* _DATASET SECTION_
##########
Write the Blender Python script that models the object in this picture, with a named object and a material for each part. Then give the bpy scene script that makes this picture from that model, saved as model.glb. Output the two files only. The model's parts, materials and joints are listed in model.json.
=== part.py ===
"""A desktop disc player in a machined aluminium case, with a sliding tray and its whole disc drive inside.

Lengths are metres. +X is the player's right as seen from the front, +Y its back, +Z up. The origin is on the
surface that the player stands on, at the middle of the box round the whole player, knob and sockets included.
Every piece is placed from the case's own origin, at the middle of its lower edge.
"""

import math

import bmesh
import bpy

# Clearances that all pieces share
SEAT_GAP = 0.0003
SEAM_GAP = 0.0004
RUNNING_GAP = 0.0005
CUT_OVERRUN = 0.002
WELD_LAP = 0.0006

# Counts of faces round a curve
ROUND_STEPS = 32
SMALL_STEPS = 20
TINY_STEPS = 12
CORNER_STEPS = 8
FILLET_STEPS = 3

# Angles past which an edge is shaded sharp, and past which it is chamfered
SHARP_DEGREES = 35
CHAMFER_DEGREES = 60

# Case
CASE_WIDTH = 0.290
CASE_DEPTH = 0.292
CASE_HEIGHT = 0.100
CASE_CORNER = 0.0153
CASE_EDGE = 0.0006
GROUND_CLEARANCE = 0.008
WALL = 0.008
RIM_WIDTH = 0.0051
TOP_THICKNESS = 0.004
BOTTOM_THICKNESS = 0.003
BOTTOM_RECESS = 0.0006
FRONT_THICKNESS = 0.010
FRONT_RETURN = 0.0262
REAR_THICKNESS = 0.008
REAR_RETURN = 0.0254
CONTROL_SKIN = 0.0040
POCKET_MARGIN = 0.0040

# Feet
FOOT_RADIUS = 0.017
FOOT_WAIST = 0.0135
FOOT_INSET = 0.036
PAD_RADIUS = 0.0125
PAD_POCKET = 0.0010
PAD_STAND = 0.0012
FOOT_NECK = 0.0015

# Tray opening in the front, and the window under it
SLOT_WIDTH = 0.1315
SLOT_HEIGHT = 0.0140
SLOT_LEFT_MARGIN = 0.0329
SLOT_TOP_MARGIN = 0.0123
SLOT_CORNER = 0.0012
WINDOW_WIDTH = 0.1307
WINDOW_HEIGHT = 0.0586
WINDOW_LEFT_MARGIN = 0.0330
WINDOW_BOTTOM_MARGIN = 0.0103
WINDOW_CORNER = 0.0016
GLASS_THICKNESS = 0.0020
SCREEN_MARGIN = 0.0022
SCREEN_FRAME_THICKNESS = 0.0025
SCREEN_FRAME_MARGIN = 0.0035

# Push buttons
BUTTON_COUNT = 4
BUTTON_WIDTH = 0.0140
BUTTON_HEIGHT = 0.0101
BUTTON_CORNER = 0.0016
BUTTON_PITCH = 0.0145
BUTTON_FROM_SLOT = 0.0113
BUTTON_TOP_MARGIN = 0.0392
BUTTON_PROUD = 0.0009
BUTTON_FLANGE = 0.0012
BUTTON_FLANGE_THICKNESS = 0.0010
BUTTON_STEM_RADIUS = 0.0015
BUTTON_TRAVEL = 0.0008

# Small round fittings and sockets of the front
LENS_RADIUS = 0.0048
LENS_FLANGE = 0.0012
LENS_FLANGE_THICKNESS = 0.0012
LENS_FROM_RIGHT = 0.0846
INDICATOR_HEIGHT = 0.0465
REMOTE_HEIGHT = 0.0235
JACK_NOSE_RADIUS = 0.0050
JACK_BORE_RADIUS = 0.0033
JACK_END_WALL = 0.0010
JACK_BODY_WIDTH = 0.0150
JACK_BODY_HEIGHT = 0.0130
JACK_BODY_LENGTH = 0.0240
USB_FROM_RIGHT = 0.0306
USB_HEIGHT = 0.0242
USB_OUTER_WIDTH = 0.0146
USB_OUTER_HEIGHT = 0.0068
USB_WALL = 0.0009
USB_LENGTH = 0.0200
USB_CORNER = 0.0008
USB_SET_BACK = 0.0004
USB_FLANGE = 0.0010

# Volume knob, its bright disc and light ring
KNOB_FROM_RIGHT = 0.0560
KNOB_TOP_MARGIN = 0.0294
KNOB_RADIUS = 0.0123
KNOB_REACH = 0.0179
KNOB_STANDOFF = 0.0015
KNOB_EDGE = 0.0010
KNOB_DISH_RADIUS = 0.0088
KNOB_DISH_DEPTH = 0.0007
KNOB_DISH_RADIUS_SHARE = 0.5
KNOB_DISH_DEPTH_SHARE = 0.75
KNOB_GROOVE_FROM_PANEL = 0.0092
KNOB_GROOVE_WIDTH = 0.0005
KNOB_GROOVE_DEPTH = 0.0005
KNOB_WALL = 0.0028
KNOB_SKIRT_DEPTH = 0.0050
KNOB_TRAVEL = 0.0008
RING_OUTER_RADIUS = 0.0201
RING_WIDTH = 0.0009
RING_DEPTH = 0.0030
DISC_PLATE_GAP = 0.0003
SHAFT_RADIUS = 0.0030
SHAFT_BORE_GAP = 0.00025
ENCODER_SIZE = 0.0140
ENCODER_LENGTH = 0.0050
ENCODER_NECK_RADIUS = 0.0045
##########
* _EXERCISE_
Word for word, restate all of the data shown above.

* _FULL ANSWER_
Write the Blender Python script that models the object in this picture, with a named object and a material for each part. Then give the bpy scene script that makes this picture from that model, saved as model.glb. Output the two files only. The model's parts, materials and joints are listed in model.json.
=== part.py ===
"""A desktop disc player in a machined aluminium case, with a sliding tray and its whole disc drive inside.

Lengths are metres. +X is the player's right as seen from the front, +Y its back, +Z up. The origin is on the
surface that the player stands on, at the middle of the box round the whole player, knob and sockets included.
Every piece is placed from the case's own origin, at the middle of its lower edge.
"""

import math

import bmesh
import bpy

# Clearances that all pieces share
SEAT_GAP = 0.0003
SEAM_GAP = 0.0004
RUNNING_GAP = 0.0005
CUT_OVERRUN = 0.002
WELD_LAP = 0.0006

# Counts of faces round a curve
ROUND_STEPS = 32
SMALL_STEPS = 20
TINY_STEPS = 12
CORNER_STEPS = 8
FILLET_STEPS = 3

# Angles past which an edge is shaded sharp, and past which it is chamfered
SHARP_DEGREES = 35
CHAMFER_DEGREES = 60

# Case
CASE_WIDTH = 0.290
CASE_DEPTH = 0.292
CASE_HEIGHT = 0.100
CASE_CORNER = 0.0153
CASE_EDGE = 0.0006
GROUND_CLEARANCE = 0.008
WALL = 0.008
RIM_WIDTH = 0.0051
TOP_THICKNESS = 0.004
BOTTOM_THICKNESS = 0.003
BOTTOM_RECESS = 0.0006
FRONT_THICKNESS = 0.010
FRONT_RETURN = 0.0262
REAR_THICKNESS = 0.008
REAR_RETURN = 0.0254
CONTROL_SKIN = 0.0040
POCKET_MARGIN = 0.0040

# Feet
FOOT_RADIUS = 0.017
FOOT_WAIST = 0.0135
FOOT_INSET = 0.036
PAD_RADIUS = 0.0125
PAD_POCKET = 0.0010
PAD_STAND = 0.0012
FOOT_NECK = 0.0015

# Tray opening in the front, and the window under it
SLOT_WIDTH = 0.1315
SLOT_HEIGHT = 0.0140
SLOT_LEFT_MARGIN = 0.0329
SLOT_TOP_MARGIN = 0.0123
SLOT_CORNER = 0.0012
WINDOW_WIDTH = 0.1307
WINDOW_HEIGHT = 0.0586
WINDOW_LEFT_MARGIN = 0.0330
WINDOW_BOTTOM_MARGIN = 0.0103
WINDOW_CORNER = 0.0016
GLASS_THICKNESS = 0.0020
SCREEN_MARGIN = 0.0022
SCREEN_FRAME_THICKNESS = 0.0025
SCREEN_FRAME_MARGIN = 0.0035

# Push buttons
BUTTON_COUNT = 4
BUTTON_WIDTH = 0.0140
BUTTON_HEIGHT = 0.0101
BUTTON_CORNER = 0.0016
BUTTON_PITCH = 0.0145
BUTTON_FROM_SLOT = 0.0113
BUTTON_TOP_MARGIN = 0.0392
BUTTON_PROUD = 0.0009
BUTTON_FLANGE = 0.0012
BUTTON_FLANGE_THICKNESS = 0.0010
BUTTON_STEM_RADIUS = 0.0015
BUTTON_TRAVEL = 0.0008

# Small round fittings and sockets of the front
LENS_RADIUS = 0.0048
LENS_FLANGE = 0.0012
LENS_FLANGE_THICKNESS = 0.0012
LENS_FROM_RIGHT = 0.0846
INDICATOR_HEIGHT = 0.0465
REMOTE_HEIGHT = 0.0235
JACK_NOSE_RADIUS = 0.0050
JACK_BORE_RADIUS = 0.0033
JACK_END_WALL = 0.0010
JACK_BODY_WIDTH = 0.0150
JACK_BODY_HEIGHT = 0.0130
JACK_BODY_LENGTH = 0.0240
USB_FROM_RIGHT = 0.0306
USB_HEIGHT = 0.0242
USB_OUTER_WIDTH = 0.0146
USB_OUTER_HEIGHT = 0.0068
USB_WALL = 0.0009
USB_LENGTH = 0.0200
USB_CORNER = 0.0008
USB_SET_BACK = 0.0004
USB_FLANGE = 0.0010

# Volume knob, its bright disc and light ring
KNOB_FROM_RIGHT = 0.0560
KNOB_TOP_MARGIN = 0.0294
KNOB_RADIUS = 0.0123
KNOB_REACH = 0.0179
KNOB_STANDOFF = 0.0015
KNOB_EDGE = 0.0010
KNOB_DISH_RADIUS = 0.0088
KNOB_DISH_DEPTH = 0.0007
KNOB_DISH_RADIUS_SHARE = 0.5
KNOB_DISH_DEPTH_SHARE = 0.75
KNOB_GROOVE_FROM_PANEL = 0.0092
KNOB_GROOVE_WIDTH = 0.0005
KNOB_GROOVE_DEPTH = 0.0005
KNOB_WALL = 0.0028
KNOB_SKIRT_DEPTH = 0.0050
KNOB_TRAVEL = 0.0008
RING_OUTER_RADIUS = 0.0201
RING_WIDTH = 0.0009
RING_DEPTH = 0.0030
DISC_PLATE_GAP = 0.0003
SHAFT_RADIUS = 0.0030
SHAFT_BORE_GAP = 0.00025
ENCODER_SIZE = 0.0140
ENCODER_LENGTH = 0.0050
ENCODER_NECK_RADIUS = 0.0045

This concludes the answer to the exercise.